As Frank points out, while FDR had a "brain trust" of the best and the brightest in the nation, they were drawn from a broad cross-section of America in terms of class and education. Many didn't even have a college education. The Clinton and Obama administrations, on the other hand, while optically more racially diverse, are almost entirely run by people with elite educations from elite universities (particularly Harvard), who share the worldview of the DLC/Third Way.
The policies that came out of this new Democratic Party ideology (largely taken from the 1950s Republicans) have resulted in a boon for the professional class, but almost totally left behind the bottom 90%.

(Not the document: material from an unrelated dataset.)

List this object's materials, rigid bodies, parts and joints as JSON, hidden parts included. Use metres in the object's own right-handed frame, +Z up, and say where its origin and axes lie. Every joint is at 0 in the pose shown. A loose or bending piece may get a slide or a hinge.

President Obama's failure to even bring up Card Check (the Employee Free Choice Act, which would have strengthened Labor), even after campaigning on it twice, is one of the most obvious examples of the Party's decision to give lip service to working people, but keep their emphasis on elite complexity and the professional class that embodies it.
The result of these decisions and policies provided the opening for the most unlikely phenomenon (on the Democratic side) of my lifetime: a rumpled, acerbic, 74-year-old Jew with a Brooklyn accent who calls himself a "Democratic Socialist" drawing tens of thousands to stadiums across the nation and holding his own against the anointed candidate of the Democratic Party and Third Way elders.
Bernie Sanders carries into the Democratic Party the message of the bottom 90%, the Occupy Movement, and the Black Lives Matter movement -- and the aspirations of students and working people -- so successfully in large part because they've been abandoned by the Democratic Party elites (including the Clinton dynasty).
While Thomas Frank details brilliantly the reinvention (and, probably, destruction) of the modern Democratic Party, in my book The Crash of 2016, I detail the parallel rise of the modern Republican Party, starting with the Powell Memo within a year of the McGovern Commission.
Prior to the 1970s, business in America had been largely apolitical, preferring to focus instead on making money and running companies. But Powell convinced the Chamber of Commerce and a group of wealthy ideologues to change all that, and a group of billionaires and foundations rose to the call and created the huge and well-funded "conservative" infrastructure of think-tanks, media arms (hate radio and Fox News), and the Koch Network.
Within a generation, the Party elites relied almost entirely on Big Business and Big Money to get elected, only throwing rhetorical bones to the bottom 90% with their cynical "god, guns, and gays" strategy.